3. Launch PRSM and import the CSV file.
Analyzing an ASA or PIX Configuration Using Packet Tracer
Packet tracer is a policy debugging tool for ASA and PIX security appliances running version 7.2.1+ that
are not operating in transparent mode. It inspects the active policies currently running on the appliance.
Without having to generate real traffic, you can analyze how traffic between two addresses traverses the
security appliance, whether it is dropped or allowed. If the result is unexpected, you can determine where
the issue exists and update the corresponding policy in Security Manager to resolve it.

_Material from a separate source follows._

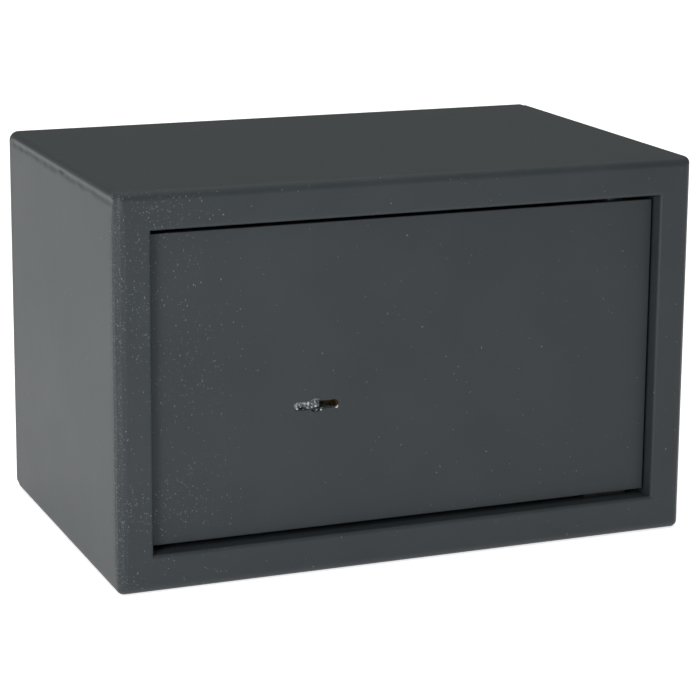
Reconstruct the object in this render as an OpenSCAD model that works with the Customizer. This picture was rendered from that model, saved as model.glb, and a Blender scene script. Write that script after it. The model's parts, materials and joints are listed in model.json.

Packet tracer presents a step-by-step analysis of how a simulated packet is processed by the security
appliance’s active configuration. It traces the packets flow through the active firewall modules, such as
route lookup, access lists, NAT translations, and VPN. The set of active modules changes based on the
type of packet configured and the active configuration. For example, if no VPN policies are configured,
the VPN module is not evaluated.
You can inspect the simulated packet’s traversal rather than having to generate network traffic, enable
syslog messages, and manually review resulting syslog messages. Packet tracer details the actions
enforced by the active configuration on the packet. If a configuration command causes the packet to be
dropped, the reason is provided, such as “Drop-reason: (telnet-not-permitted) Telnet not permitted on
least secure interface.”
You can trace the life span of a simulated packet through the security appliance to see whether the packet
is behaving as expected. Packet tracer uses include the following:
Debug all packet drops in a production network.
Verify the configuration is working as intended.
Show all rules applicable to a packet including the CLI that defines the rule.
Show a time line of packet changes in a data path.
Trace packets in the data path.
If the packet is blocked or permitted by some explicit access rule, you can use a short-cut to go to
the policy so that you can edit the rule.
Tips:
Packet Tracer is also available in the ASDM application and the ASA command line, and the
Security Manager version is equivalent to the ASDM version. For an example of using Packet Tracer
from ASDM and the CLI to analyze a configuration, see PIX/ASA 7.2(1) and later: Intra-Interface
Communications.
Before you can use packet tracer on a device, you must submit your policy changes at least once
after adding the device to the inventory.
Packet tracer analyzes only the active configuration running on a device. Therefore, you cannot use
packet tracer to test proposed configurations before they are deployed and running on the device. Do
not use packet tracer on a device with pending configuration changes—deploy the changes first and
then use packet tracer to ensure the packet tracer results are valid.